** Start of Information given **

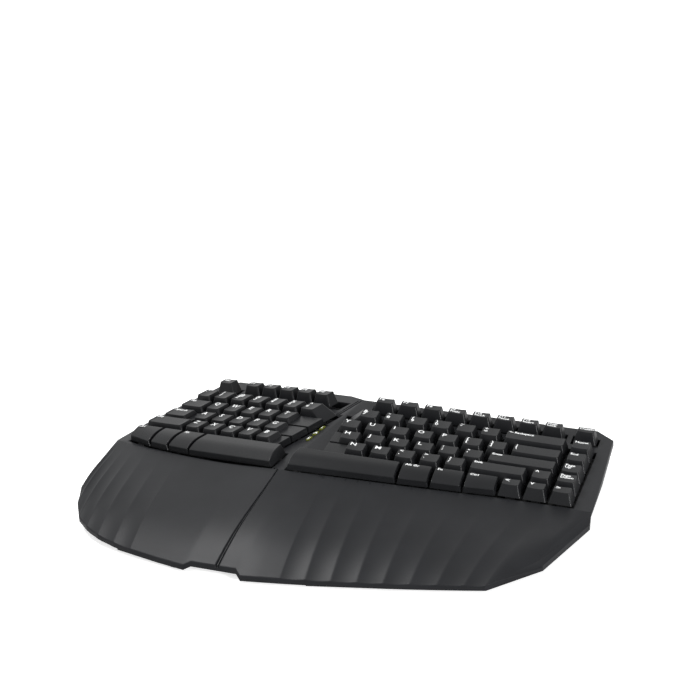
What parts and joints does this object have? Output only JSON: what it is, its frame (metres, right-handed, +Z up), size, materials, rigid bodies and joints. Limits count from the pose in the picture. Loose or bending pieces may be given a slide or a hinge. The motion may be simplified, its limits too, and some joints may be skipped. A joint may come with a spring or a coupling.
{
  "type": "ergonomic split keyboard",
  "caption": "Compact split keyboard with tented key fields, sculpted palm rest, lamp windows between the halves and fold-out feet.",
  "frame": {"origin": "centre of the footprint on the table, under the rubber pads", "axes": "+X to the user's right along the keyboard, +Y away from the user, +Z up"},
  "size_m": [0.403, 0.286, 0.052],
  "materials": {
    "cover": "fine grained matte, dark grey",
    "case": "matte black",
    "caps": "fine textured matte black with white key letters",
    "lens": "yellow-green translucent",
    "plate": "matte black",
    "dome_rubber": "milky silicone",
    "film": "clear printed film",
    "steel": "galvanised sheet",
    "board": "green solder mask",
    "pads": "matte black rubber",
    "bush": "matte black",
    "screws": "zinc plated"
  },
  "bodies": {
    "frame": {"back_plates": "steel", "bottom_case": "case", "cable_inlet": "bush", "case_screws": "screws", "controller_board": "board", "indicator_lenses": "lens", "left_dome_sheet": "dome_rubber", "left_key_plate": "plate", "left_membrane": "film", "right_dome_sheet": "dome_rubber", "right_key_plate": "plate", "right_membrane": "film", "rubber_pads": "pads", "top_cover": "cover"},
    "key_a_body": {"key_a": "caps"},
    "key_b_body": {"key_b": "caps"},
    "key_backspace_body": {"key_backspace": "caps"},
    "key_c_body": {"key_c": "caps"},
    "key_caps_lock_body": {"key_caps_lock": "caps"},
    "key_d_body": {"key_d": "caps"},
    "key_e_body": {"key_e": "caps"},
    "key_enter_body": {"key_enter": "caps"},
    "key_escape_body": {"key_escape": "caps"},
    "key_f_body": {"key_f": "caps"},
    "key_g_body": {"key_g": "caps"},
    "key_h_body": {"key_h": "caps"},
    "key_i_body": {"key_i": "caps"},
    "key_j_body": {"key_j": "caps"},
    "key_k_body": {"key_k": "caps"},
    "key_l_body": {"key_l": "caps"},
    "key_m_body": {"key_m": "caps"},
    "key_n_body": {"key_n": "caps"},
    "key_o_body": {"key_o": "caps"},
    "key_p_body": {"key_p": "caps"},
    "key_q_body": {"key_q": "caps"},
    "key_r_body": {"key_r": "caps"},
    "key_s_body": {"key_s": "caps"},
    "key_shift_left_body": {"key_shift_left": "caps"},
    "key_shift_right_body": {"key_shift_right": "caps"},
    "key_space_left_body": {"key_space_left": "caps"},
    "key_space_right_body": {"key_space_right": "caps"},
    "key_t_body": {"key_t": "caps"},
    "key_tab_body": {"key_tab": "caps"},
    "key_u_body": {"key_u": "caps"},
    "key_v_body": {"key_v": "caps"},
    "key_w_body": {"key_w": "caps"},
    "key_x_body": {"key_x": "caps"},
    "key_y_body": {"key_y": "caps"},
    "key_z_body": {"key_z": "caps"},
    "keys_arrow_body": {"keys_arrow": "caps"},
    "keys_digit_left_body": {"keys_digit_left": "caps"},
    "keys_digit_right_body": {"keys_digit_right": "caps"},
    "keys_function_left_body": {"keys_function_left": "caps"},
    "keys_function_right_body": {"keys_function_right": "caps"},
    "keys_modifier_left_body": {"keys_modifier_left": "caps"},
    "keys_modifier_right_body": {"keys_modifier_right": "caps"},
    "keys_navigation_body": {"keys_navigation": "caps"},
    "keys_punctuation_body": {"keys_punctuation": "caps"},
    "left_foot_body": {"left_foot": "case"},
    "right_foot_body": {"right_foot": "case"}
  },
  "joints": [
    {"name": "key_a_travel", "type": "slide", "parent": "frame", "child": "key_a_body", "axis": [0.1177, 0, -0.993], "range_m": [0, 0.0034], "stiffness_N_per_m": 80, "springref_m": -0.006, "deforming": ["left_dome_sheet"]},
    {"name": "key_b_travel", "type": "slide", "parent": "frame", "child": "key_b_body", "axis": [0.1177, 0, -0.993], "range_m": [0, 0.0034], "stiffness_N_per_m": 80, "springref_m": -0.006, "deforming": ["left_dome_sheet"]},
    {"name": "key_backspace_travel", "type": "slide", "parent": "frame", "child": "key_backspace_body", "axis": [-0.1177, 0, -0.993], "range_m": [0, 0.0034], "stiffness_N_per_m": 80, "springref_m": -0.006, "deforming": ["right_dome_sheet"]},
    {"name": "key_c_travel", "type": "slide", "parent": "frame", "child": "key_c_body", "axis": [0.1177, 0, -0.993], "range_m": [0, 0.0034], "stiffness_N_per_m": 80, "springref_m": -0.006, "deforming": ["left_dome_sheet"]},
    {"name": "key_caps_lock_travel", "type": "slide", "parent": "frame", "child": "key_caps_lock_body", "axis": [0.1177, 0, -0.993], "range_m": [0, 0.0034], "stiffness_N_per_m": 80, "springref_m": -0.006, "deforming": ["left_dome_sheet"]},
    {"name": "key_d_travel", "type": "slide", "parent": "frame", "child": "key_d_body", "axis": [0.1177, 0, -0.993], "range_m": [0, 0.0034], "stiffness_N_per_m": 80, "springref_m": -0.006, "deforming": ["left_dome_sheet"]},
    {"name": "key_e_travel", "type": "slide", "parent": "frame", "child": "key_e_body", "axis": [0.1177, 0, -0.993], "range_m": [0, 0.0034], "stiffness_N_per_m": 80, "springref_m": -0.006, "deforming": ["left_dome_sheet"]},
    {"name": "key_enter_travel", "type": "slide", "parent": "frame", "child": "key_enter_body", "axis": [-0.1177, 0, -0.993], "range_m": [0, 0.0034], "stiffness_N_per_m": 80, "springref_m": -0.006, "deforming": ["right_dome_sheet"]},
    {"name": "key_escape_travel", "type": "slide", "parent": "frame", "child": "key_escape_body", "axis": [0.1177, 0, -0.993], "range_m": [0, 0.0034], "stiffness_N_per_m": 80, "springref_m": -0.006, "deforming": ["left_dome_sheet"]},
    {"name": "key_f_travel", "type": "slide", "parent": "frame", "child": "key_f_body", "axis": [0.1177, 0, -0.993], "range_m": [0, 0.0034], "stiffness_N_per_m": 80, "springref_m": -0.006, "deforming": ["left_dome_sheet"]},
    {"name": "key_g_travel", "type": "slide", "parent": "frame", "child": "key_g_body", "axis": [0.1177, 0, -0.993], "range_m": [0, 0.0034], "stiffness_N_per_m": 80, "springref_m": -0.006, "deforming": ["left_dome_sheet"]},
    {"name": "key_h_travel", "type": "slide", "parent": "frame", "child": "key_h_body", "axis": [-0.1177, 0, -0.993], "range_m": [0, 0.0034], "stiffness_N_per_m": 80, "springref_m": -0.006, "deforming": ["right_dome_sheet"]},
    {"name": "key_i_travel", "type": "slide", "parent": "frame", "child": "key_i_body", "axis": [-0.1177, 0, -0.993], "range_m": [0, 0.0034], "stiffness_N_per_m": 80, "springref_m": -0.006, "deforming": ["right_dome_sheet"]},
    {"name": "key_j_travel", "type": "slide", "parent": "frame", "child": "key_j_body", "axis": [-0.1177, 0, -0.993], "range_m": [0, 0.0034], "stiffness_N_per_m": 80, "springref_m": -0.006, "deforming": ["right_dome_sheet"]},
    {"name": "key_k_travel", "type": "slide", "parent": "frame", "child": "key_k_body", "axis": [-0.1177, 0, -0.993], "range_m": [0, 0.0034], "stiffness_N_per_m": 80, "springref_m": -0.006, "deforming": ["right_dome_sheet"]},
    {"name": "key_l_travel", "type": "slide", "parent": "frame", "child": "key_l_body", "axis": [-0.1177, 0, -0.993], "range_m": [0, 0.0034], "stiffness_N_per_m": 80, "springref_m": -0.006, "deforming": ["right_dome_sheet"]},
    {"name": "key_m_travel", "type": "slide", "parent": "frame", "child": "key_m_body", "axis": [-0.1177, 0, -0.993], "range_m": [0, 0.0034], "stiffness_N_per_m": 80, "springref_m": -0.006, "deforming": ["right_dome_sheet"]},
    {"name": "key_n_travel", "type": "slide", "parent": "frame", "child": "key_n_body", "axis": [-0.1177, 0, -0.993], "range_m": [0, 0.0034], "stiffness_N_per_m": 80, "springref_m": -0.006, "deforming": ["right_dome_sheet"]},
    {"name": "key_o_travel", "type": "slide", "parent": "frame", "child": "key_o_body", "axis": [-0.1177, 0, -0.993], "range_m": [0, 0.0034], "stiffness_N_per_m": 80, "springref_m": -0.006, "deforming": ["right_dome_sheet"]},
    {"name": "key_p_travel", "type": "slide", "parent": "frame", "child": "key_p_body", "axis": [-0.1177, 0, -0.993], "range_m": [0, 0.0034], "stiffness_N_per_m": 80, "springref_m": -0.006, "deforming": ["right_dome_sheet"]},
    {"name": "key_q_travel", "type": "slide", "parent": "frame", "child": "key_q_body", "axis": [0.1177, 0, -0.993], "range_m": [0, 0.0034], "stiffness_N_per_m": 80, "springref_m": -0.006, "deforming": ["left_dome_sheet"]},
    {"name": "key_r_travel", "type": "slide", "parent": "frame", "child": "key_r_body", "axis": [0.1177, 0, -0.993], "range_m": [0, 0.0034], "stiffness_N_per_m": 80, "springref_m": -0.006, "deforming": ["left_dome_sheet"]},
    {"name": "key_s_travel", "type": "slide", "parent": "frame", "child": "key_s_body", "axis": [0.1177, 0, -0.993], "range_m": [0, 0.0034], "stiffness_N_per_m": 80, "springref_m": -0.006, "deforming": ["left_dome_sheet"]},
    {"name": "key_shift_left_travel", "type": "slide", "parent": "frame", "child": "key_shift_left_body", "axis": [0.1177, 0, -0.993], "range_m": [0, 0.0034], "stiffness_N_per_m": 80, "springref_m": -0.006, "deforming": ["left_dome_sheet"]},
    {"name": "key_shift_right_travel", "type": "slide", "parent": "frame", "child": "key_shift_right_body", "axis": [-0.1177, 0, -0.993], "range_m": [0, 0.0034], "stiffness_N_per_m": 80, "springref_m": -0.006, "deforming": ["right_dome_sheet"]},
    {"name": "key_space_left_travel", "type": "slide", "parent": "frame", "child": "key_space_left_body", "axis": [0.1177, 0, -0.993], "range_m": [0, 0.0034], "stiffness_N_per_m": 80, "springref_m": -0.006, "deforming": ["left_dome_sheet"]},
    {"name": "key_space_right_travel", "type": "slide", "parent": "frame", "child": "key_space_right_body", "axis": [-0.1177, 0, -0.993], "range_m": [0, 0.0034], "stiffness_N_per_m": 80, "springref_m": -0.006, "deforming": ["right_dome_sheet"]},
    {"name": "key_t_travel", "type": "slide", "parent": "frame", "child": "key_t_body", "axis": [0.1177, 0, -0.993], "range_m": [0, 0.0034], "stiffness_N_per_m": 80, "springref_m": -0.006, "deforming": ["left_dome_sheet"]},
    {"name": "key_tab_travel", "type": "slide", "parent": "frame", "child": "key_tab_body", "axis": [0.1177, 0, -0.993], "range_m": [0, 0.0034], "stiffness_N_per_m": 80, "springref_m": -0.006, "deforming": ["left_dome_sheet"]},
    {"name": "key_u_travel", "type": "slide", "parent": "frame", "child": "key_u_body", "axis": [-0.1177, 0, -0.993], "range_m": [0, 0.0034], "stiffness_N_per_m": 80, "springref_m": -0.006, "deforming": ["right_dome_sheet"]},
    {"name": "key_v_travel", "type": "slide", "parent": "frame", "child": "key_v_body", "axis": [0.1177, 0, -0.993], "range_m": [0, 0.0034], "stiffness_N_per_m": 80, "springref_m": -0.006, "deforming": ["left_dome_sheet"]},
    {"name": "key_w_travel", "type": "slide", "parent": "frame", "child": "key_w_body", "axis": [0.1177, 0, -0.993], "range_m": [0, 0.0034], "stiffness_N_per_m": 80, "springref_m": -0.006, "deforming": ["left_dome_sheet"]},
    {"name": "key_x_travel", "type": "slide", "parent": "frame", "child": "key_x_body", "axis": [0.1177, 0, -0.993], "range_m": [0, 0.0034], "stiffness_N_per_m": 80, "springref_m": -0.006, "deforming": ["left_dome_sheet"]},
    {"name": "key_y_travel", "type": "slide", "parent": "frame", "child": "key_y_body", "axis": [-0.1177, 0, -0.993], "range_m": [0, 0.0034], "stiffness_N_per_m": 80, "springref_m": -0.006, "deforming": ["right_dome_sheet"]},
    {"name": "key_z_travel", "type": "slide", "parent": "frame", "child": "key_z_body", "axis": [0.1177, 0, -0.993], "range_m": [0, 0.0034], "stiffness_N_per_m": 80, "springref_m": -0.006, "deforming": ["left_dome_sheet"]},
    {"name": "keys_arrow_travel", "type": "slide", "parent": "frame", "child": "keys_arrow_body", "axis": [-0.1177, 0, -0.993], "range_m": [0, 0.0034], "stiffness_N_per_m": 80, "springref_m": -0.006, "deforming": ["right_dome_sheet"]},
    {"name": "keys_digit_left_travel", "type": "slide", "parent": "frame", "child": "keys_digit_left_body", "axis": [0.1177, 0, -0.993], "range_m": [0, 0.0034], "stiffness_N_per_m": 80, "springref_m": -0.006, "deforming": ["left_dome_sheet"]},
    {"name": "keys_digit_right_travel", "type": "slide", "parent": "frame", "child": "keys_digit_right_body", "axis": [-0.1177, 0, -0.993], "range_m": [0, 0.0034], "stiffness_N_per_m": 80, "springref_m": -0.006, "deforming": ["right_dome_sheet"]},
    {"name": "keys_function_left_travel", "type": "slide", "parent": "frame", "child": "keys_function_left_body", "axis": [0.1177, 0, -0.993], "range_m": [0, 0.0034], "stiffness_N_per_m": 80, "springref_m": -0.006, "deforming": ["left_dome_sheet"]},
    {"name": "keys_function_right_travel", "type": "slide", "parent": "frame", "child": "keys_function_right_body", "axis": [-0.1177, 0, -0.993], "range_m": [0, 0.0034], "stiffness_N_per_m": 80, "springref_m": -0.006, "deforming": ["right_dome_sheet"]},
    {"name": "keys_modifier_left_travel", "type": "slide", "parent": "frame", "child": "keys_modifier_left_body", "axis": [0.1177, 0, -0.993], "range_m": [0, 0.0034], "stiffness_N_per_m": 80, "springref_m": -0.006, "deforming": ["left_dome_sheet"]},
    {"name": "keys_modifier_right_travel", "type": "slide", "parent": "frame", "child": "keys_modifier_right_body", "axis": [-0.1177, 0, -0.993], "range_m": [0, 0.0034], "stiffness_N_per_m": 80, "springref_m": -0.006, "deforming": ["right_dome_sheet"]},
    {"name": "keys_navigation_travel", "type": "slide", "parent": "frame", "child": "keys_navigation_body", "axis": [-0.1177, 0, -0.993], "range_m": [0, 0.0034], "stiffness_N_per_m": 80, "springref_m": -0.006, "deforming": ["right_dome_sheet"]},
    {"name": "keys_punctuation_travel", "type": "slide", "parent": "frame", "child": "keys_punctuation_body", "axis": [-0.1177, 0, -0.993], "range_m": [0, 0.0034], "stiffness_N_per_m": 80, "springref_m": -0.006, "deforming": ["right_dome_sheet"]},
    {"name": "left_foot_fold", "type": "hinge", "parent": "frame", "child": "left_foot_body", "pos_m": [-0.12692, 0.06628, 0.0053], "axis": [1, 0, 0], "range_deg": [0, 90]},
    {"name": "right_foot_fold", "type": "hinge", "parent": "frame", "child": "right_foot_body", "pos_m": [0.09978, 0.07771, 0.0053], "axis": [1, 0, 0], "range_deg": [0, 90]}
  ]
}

** End of Information given **
** Start of Information given **

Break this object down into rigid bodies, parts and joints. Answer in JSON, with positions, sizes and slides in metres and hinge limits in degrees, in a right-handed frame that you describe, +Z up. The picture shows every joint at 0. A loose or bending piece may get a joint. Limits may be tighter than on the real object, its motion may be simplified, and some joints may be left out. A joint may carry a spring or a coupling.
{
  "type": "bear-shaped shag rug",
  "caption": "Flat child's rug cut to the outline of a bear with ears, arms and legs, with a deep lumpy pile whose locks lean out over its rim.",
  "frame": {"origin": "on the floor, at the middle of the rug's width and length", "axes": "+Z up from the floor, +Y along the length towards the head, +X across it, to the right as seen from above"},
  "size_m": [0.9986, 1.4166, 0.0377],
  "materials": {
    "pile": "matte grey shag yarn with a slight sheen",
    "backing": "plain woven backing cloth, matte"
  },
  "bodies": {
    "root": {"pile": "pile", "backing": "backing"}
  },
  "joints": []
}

** End of Information given **

■ **Task requirements**
Take each line of the material that contains the word "JSON" and list it.

■ **Complete response**
What parts and joints does this object have? Output only JSON: what it is, its frame (metres, right-handed, +Z up), size, materials, rigid bodies and joints. Limits count from the pose in the picture. Loose or bending pieces may be given a slide or a hinge. The motion may be simplified, its limits too, and some joints may be skipped. A joint may come with a spring or a coupling.
Break this object down into rigid bodies, parts and joints. Answer in JSON, with positions, sizes and slides in metres and hinge limits in degrees, in a right-handed frame that you describe, +Z up. The picture shows every joint at 0. A loose or bending piece may get a joint. Limits may be tighter than on the real object, its motion may be simplified, and some joints may be left out. A joint may carry a spring or a coupling.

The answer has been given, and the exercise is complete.